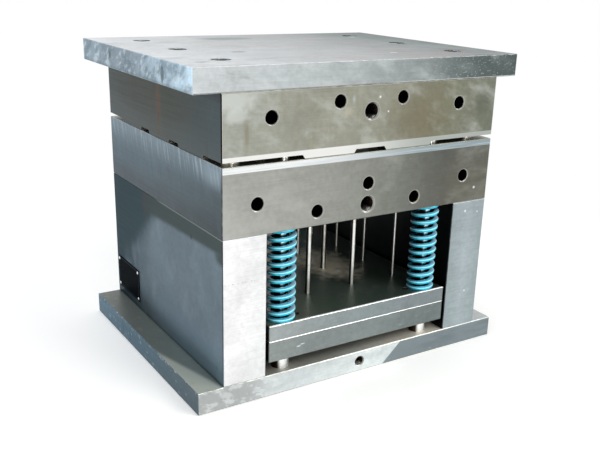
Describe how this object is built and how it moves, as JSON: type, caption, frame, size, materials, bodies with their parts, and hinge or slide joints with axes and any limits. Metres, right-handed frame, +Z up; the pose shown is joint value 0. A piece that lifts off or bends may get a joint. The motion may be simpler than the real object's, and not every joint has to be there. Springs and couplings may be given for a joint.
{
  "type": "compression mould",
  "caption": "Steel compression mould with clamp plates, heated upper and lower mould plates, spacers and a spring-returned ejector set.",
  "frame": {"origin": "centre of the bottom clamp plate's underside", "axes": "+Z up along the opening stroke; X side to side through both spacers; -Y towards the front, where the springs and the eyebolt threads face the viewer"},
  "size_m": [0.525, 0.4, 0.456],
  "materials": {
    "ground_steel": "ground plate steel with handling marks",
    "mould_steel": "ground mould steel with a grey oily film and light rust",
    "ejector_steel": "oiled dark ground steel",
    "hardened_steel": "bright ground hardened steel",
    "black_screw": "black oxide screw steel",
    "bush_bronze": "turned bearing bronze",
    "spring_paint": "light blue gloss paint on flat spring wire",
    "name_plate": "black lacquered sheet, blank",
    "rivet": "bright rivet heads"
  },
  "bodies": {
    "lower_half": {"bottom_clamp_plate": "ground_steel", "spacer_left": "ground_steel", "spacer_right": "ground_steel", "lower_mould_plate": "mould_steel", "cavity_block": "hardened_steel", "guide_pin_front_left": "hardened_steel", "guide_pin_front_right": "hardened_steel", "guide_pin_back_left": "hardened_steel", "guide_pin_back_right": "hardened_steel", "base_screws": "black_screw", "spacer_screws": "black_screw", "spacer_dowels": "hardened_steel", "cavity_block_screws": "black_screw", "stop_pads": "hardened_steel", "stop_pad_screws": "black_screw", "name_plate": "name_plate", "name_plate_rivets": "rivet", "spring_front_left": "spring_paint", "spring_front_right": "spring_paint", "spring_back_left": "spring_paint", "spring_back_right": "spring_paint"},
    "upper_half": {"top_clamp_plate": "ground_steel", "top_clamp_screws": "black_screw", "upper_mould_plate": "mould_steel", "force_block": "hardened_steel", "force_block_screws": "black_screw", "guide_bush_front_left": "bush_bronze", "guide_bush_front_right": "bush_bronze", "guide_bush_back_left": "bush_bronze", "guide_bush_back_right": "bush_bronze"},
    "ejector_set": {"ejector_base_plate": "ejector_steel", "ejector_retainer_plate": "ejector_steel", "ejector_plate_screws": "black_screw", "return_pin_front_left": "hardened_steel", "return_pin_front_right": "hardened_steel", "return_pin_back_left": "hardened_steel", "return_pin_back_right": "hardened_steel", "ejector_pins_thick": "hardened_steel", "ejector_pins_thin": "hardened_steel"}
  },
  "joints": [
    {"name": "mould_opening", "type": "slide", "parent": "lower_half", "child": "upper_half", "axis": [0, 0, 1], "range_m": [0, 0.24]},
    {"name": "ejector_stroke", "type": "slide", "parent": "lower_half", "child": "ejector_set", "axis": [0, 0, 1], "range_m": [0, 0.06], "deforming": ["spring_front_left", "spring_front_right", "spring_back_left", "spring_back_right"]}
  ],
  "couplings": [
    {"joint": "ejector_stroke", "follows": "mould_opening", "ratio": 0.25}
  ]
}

--*--

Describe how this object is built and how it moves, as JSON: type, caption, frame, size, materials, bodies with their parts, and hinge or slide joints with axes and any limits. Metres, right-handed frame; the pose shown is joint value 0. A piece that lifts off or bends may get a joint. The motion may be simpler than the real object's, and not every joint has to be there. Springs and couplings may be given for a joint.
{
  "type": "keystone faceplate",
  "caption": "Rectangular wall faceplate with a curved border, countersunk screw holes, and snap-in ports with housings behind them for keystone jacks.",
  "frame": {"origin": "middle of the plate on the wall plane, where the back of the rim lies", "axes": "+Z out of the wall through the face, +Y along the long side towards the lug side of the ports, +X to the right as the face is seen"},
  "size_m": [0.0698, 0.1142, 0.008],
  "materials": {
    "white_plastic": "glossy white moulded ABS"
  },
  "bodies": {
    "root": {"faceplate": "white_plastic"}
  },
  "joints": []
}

--*--

> What to work on:
Locate the word "bodies" in the records above, and return each line that has it.

> Full output:
Describe how this object is built and how it moves, as JSON: type, caption, frame, size, materials, bodies with their parts, and hinge or slide joints with axes and any limits. Metres, right-handed frame, +Z up; the pose shown is joint value 0. A piece that lifts off or bends may get a joint. The motion may be simpler than the real object's, and not every joint has to be there. Springs and couplings may be given for a joint.
  "bodies": {
Describe how this object is built and how it moves, as JSON: type, caption, frame, size, materials, bodies with their parts, and hinge or slide joints with axes and any limits. Metres, right-handed frame; the pose shown is joint value 0. A piece that lifts off or bends may get a joint. The motion may be simpler than the real object's, and not every joint has to be there. Springs and couplings may be given for a joint.
  "bodies": {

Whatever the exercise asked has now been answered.